Original Description

How Feature Stores Work: Enabling Data Scientists to Write Petabyte-Scale Data Pipelines for AI/ML //Abstract The term "Feature Store" often conjures a simplistic idea of a storage place for features. However, in reality, feature stores are powerful frameworks and orchestrators for defining, managing, and deploying data pipelines at scale. This session is designed to demystify feature stores, outlining the three distinct types and their roles within a broader ML ecosystem. We’ll explore how feature stores empower data scientists to build and manage their own data pipelines, even at petabyte scale, while efficiently processing streaming data, and maintaining versioning and lineage. Join Simba Khadder, founder and CEO of Featureform, as he moves beyond concepts and marketing talk to deliver real-world, applicable examples.
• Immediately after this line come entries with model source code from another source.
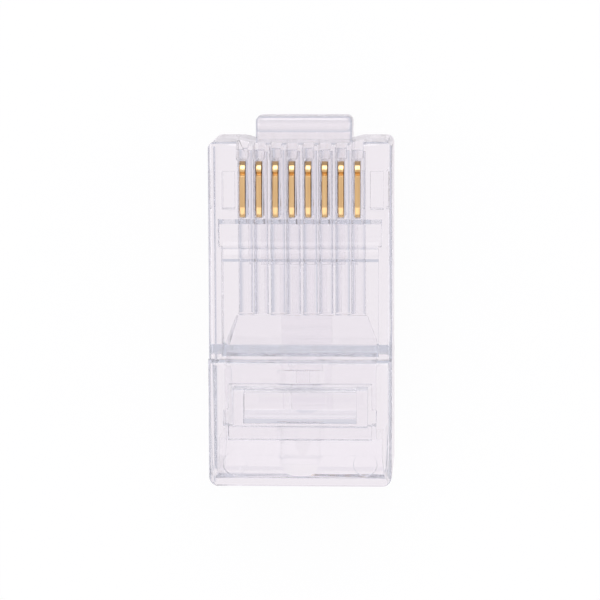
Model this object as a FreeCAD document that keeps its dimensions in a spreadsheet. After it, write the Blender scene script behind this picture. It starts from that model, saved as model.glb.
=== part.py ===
import FreeCAD, Part
import math
import os
import re
import Sketcher

# Modular plug with eight contacts, seen from the contact side.
# X runs across the contacts, +Y points out of the nose, +Z points out of the contact side.
# The origin is the middle of the flat nose face, halfway up the nose. Lengths are millimetres.
# A size called ...Start or ...End is a distance behind the nose face.

Vector = FreeCAD.Vector
doc = FreeCAD.newDocument("modular_plug")
sheet = doc.addObject("Spreadsheet::Sheet", "sizes")

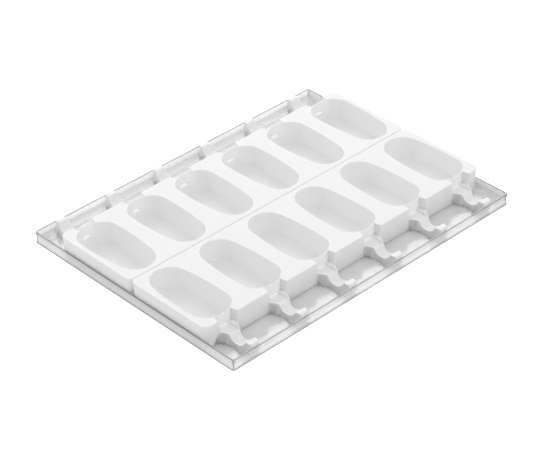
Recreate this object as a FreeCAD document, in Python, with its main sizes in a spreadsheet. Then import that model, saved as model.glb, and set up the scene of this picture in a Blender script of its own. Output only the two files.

This session will demonstrate how feature stores can be leveraged to define, manage, and deploy scalable data pipelines for AI/ML, offering a practical blueprint for integrating feature stores into ML workflows. We’ll also dive into the internals of feature stores to reveal how they achieve scalability, ensuring participants leave with actionable insights. You’ll gain a solid grasp of feature stores, equipped to drive meaningful enhancements in your ML platforms and projects. //Bio Simba Khadder is the Founder & CEO of Featureform. After leaving Google, Simba founded his first company, TritonML. His startup grew quickly and Simba and his team built ML infrastructure that handled over 100M monthly active users. He instilled his learnings into Featureform’s virtual feature store. Featureform turns your existing infrastructure into a Feature Store. He’s also an avid surfer, a mixed martial artist, a published astrophysicist for his work on finding Planet 9, and he ran the SF marathon in basketball shoes. A big thank you to our Premium Sponsors @Databricks, @tecton8241, & @onehouseHQ for their generous support!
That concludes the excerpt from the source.